Concept description is the most basic form of descriptive data mining. It describes
a given set of task-relevant data in a concise and summarative manner, presenting
interesting general properties of the data. Concept (or class) description consists of
characterization and comparison (or discrimination). The former summarizes and
describes a collection of data, called the target class, whereas the latter summarizes
and distinguishes one collection of data, called the target class, from other collec-
tion(s) of data, collectively called the contrasting class(es).
Concept characterization can be implemented using data cube (OLAP-based)

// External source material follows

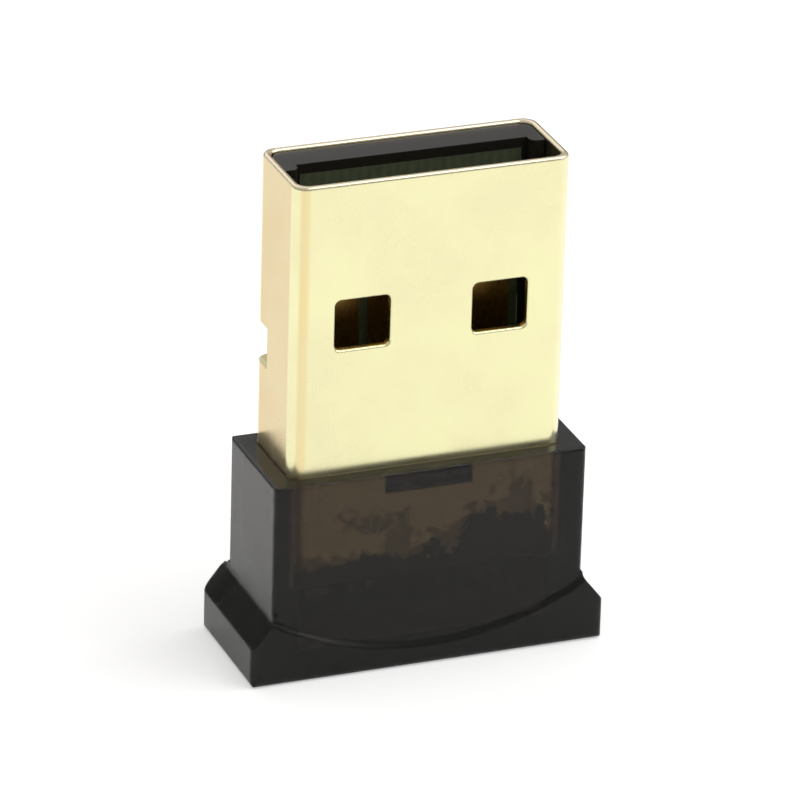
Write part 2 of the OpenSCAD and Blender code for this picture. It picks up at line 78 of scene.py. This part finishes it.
def add(tree, kind, inputs=None, **settings):
    """Adds one node: settings are its properties, inputs are values or the sockets to link."""
    made = tree.nodes.new(kind)
    for name, value in settings.items():
        setattr(made, name, value)
    for key, value in (inputs or {}).items():
        if isinstance(value, bpy.types.NodeSocket):
            tree.links.new(value, made.inputs[key])
        else:
            made.inputs[key].default_value = value
    return made


def new_material(name):
    """An empty material, its tree and its output node."""
    made = bpy.data.materials.new(name)
    made.use_nodes = True
    made.node_tree.nodes.clear()
    return made, made.node_tree, add(made.node_tree, "ShaderNodeOutputMaterial")


bpy.ops.object.select_all(action="DESELECT")
bpy.ops.mesh.primitive_plane_add(size=FLOOR_SIDE, location=(0, 0, -FLOOR_GAP))
floor = bpy.context.object
floor.name = "white_table"
paint, tree, output = new_material("matt_white_paint")
rays = add(tree, "ShaderNodeLightPath")
level = add(tree, "ShaderNodeMath", {0: rays.outputs["Is Camera Ray"], 1: CAMERA_GLOW},
            operation="MULTIPLY")
for ray, ray_glow in (("Is Glossy Ray", MIRROR_GLOW), ("Is Transmission Ray", GLASS_GLOW)):
    level = add(tree, "ShaderNodeMath", {0: rays.outputs[ray], 1: ray_glow, 2: level.outputs[0]},
                operation="MULTIPLY_ADD")
matt = add(tree, "ShaderNodeBsdfDiffuse", {"Color": linear("#ECECEC")})
glow = add(tree, "ShaderNodeEmission", {"Color": (1, 1, 1, 1), "Strength": level.outputs[0]})
both = add(tree, "ShaderNodeAddShader", {0: matt.outputs[0], 1: glow.outputs[0]})
tree.links.new(both.outputs[0], output.inputs["Surface"])
floor.data.materials.append(paint)

# Studio light. One wide soft box above and in front on the right, a weaker one behind, and a grey
# room that darkens towards the height of the table.
KEY_PLACE = (0.5, -0.2, 0.6)
KEY_WATTS = 3.4
BACK_PLACE = (-0.1, 0.75, 0.6)
BACK_WATTS = 1.0
BOX_SIDE = 0.8
ROOM_LOW, ROOM_HIGH = 0.12, 0.5
ROOM_DARK, ROOM_LIGHT = 0.14, 0.6


def soft_box(name, place, watts):
    """A square lamp that faces the middle of the object."""
    data = bpy.data.lights.new(name, "AREA")
    data.shape = "SQUARE"
    data.size = BOX_SIDE
    data.energy = watts
    lamp = bpy.data.objects.new(name, data)
    bpy.context.scene.collection.objects.link(lamp)
    lamp.location = place
    lamp.rotation_euler = (AIM - Vector(place)).to_track_quat("-Z", "Y").to_euler()


soft_box("key_soft_box", KEY_PLACE, KEY_WATTS)
soft_box("back_soft_box", BACK_PLACE, BACK_WATTS)
world = bpy.data.worlds.new("studio_room")
bpy.context.scene.world = world
world.use_nodes = True
tree = world.node_tree
sky = add(tree, "ShaderNodeSeparateXYZ", {0: add(tree, "ShaderNodeTexCoord").outputs["Generated"]})
brightness = add(tree, "ShaderNodeMapRange", {
    "Value": sky.outputs["Z"], "From Min": ROOM_LOW, "From Max": ROOM_HIGH,
    "To Min": ROOM_DARK, "To Max": ROOM_LIGHT}, interpolation_type="SMOOTHSTEP")
tree.links.new(brightness.outputs[0], tree.nodes["Background"].inputs["Strength"])
tree.nodes["Background"].inputs["Color"].default_value = linear("#F8F7F5")

# Housing. Smoky polycarbonate, injection moulded in one piece round a cavity. The eye sees a
# satin skin, and dark brown depth where light has gone through the wall and come back.
SMOKE_PER_METRE = 2950.0
SMOKE_PASSES = (0.317, 0.226, 0.165, 1)
SATIN_GLOSS = (0.68, 0.67, 0.65, 1)
HOUSING_EDGE = 0.16 * MM
SPARK_GRAIN = 0.12 * MM
FLOW_CLOUDS = 2.5 * MM
RELIEF_DEPTH = 0.01 * MM


def dress(node, material):
    """Gives one of the frame's solids its material."""
    nodes[node].data.materials.clear()
    nodes[node].data.materials.append(material)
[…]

approaches and the attribute-oriented induction approach. These are attribute- or
dimension-based generalization approaches. The attribute-oriented induction
approach consists of the following techniques: data focusing, data generalization by
attribute removal or attribute generalization, count and aggregate value accumulation,
attribute generalization control, and generalization data visualization.
Concept comparison can be performed using the attribute-oriented induction or
data cube approaches in a manner similar to concept characterization. Generalized
tuples from the target and contrasting classes can be quantitatively compared and
contrasted.
Characterization and comparison descriptions (which form a concept description)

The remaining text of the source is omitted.